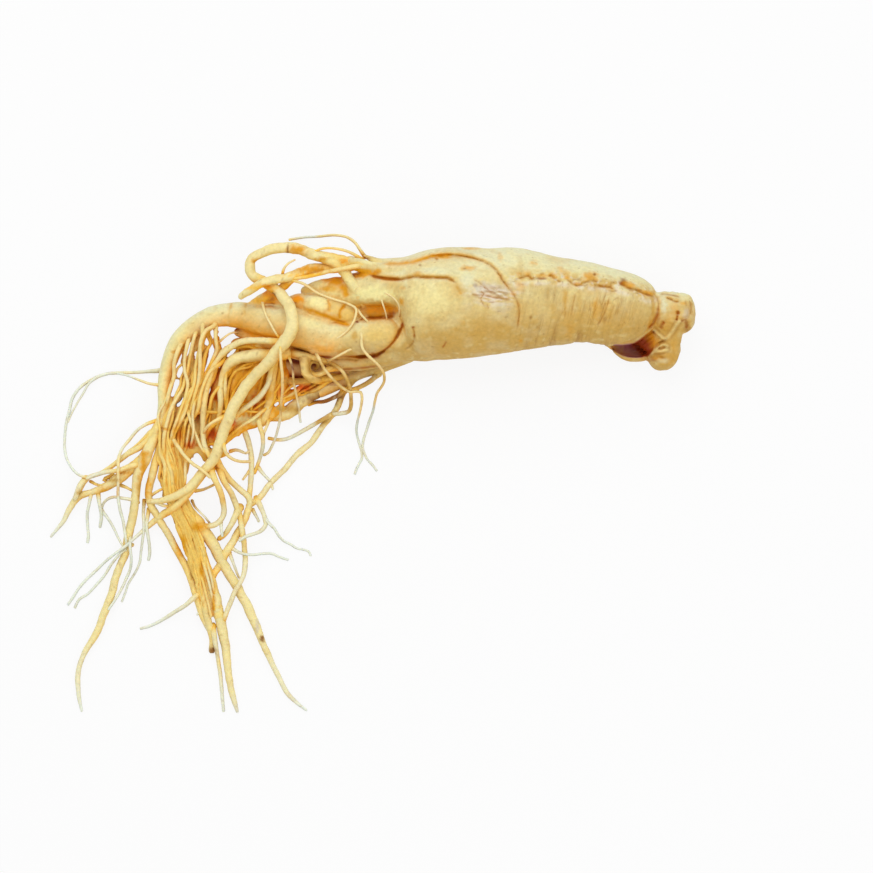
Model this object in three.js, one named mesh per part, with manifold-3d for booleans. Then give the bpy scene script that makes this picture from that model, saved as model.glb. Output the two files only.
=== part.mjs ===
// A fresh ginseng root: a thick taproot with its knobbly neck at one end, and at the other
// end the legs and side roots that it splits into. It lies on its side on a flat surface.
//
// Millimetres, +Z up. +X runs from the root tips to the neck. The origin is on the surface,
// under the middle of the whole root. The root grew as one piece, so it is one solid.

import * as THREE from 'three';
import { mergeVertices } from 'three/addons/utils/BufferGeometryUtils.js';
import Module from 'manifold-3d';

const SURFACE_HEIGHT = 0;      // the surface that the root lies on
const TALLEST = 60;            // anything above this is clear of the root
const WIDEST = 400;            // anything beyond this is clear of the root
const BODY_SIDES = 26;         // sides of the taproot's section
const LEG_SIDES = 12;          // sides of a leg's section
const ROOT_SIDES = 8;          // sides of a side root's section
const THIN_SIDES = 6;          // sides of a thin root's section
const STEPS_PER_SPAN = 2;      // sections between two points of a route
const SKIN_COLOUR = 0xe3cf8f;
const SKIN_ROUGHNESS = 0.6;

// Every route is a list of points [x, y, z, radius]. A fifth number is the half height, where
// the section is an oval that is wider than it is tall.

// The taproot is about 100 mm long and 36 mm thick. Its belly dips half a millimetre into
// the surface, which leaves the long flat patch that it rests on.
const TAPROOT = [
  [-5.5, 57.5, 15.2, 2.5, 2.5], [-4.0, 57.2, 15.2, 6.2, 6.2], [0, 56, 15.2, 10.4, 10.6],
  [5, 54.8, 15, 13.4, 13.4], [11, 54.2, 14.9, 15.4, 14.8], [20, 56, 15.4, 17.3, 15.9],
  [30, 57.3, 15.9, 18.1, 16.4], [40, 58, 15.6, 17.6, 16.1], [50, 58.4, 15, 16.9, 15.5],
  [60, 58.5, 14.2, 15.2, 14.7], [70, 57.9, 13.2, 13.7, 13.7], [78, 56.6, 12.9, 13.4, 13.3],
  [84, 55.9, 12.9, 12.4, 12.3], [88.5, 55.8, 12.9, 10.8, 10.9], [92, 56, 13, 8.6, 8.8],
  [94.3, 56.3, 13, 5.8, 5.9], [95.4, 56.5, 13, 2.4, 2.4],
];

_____

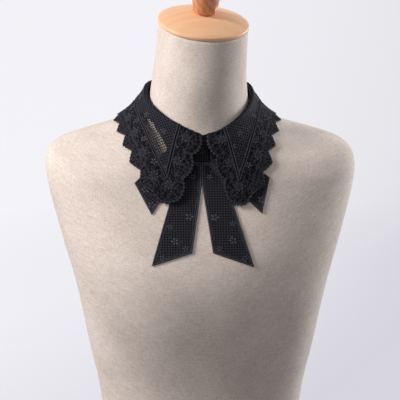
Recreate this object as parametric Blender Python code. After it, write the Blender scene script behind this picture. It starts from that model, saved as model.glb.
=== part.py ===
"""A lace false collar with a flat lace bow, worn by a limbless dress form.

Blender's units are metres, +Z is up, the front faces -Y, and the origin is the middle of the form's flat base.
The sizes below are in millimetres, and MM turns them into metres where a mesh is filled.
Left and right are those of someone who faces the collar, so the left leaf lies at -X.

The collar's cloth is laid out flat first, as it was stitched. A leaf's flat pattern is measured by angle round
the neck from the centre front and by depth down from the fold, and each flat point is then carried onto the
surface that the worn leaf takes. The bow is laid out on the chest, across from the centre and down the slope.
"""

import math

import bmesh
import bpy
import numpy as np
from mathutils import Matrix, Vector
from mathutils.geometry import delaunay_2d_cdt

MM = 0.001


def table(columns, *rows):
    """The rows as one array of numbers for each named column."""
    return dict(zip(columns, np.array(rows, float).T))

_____

Retype precisely, and only, the span of lines that opens at the line containing "Model this object" and closes at the line containing "it is tall.", both inclusive.

Exercise response =
Model this object in three.js, one named mesh per part, with manifold-3d for booleans. Then give the bpy scene script that makes this picture from that model, saved as model.glb. Output the two files only.
=== part.mjs ===
// A fresh ginseng root: a thick taproot with its knobbly neck at one end, and at the other
// end the legs and side roots that it splits into. It lies on its side on a flat surface.
//
// Millimetres, +Z up. +X runs from the root tips to the neck. The origin is on the surface,
// under the middle of the whole root. The root grew as one piece, so it is one solid.

import * as THREE from 'three';
import { mergeVertices } from 'three/addons/utils/BufferGeometryUtils.js';
import Module from 'manifold-3d';

const SURFACE_HEIGHT = 0;      // the surface that the root lies on
const TALLEST = 60;            // anything above this is clear of the root
const WIDEST = 400;            // anything beyond this is clear of the root
const BODY_SIDES = 26;         // sides of the taproot's section
const LEG_SIDES = 12;          // sides of a leg's section
const ROOT_SIDES = 8;          // sides of a side root's section
const THIN_SIDES = 6;          // sides of a thin root's section
const STEPS_PER_SPAN = 2;      // sections between two points of a route
const SKIN_COLOUR = 0xe3cf8f;
const SKIN_ROUGHNESS = 0.6;

// Every route is a list of points [x, y, z, radius]. A fifth number is the half height, where
// the section is an oval that is wider than it is tall.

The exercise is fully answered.